We fight, We win, Am Yisrael Chai
Legislation championed this week by state Sen. Rob Sampson, R-Wolcott, and supported by every one of his Republican colleagues attempted to curtail the teaching of “divisive concepts” in our K-12 schools. The concept they find most divisive is the notion that America has been, throughout its history, “fundamentally racist.” They recognize that slavery existed but refuse to acknowledge the idea of “systemic racism.”

How is this any different from post-Civil War, pro-Southern organizations like the United Daughters of the Confederacy effectively policing American history textbooks so that content critical of the South and slavery was excluded?

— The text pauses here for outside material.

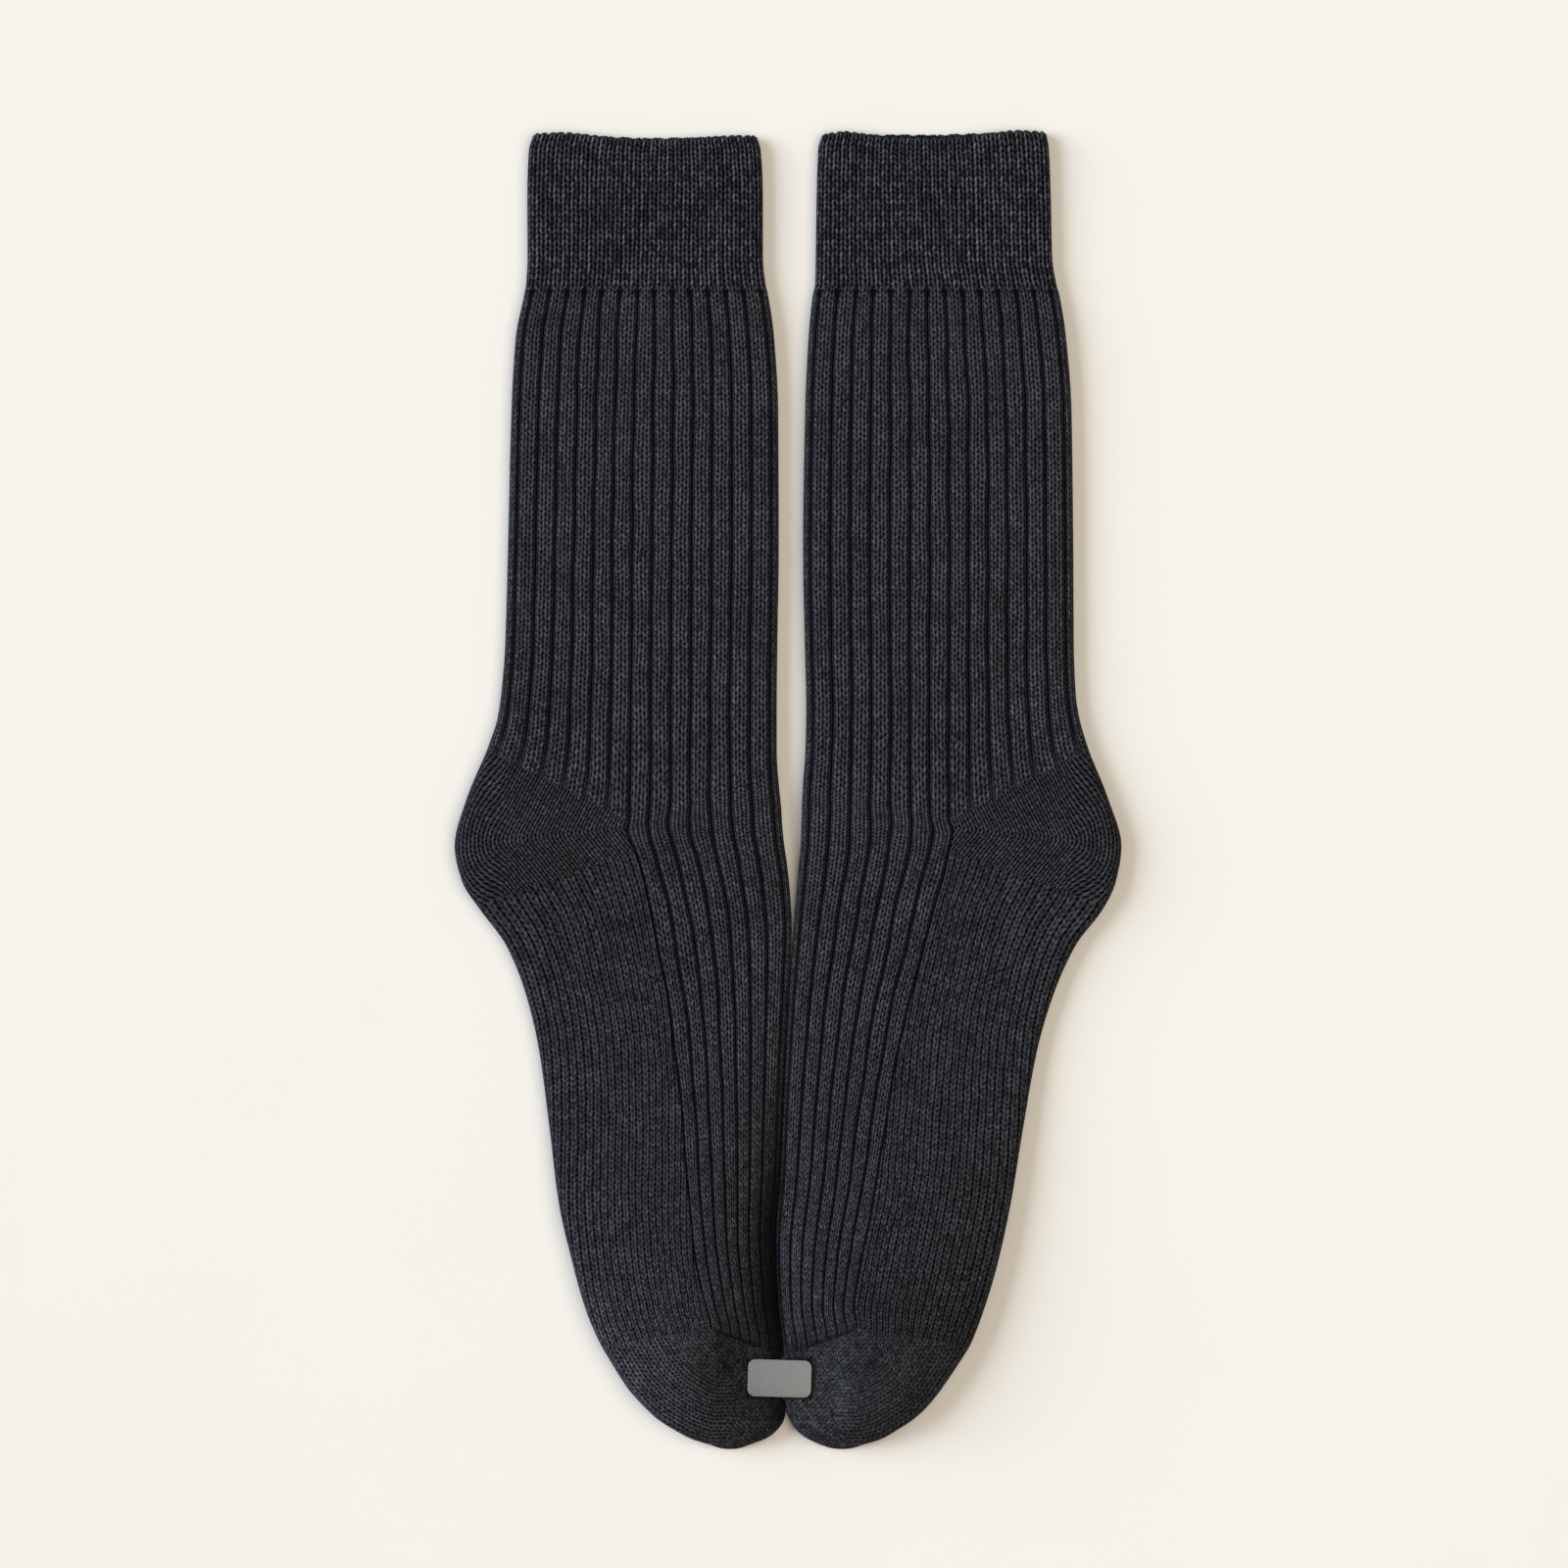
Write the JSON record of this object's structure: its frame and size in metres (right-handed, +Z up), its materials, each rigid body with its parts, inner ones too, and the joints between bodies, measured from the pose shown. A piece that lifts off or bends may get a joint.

Or how different is this from the Lost Cause narrative, the carefully managed tale that the South told itself, that the Confederacy wasn’t about defending slavery? Rather, it was devoted to states’ rights in the face of an aggressive federal government. Slavery was just a minor side story, of far lesser importance than the spirit of political liberty protected by stalwart Southern patriots.

What this narrative left out, of course, was the that state right most worth defending to the South was the “peculiar institution,” the race-based labor system of African slavery that had grown with the rise of the Cotton Kingdom. Slavery was also an iron-clad means of social control, of racial hierarchy, in which Blacks were on the bottom.

The answer is that this legislation isn’t different. All are a whitewashing of American history, a denial of the Black experience.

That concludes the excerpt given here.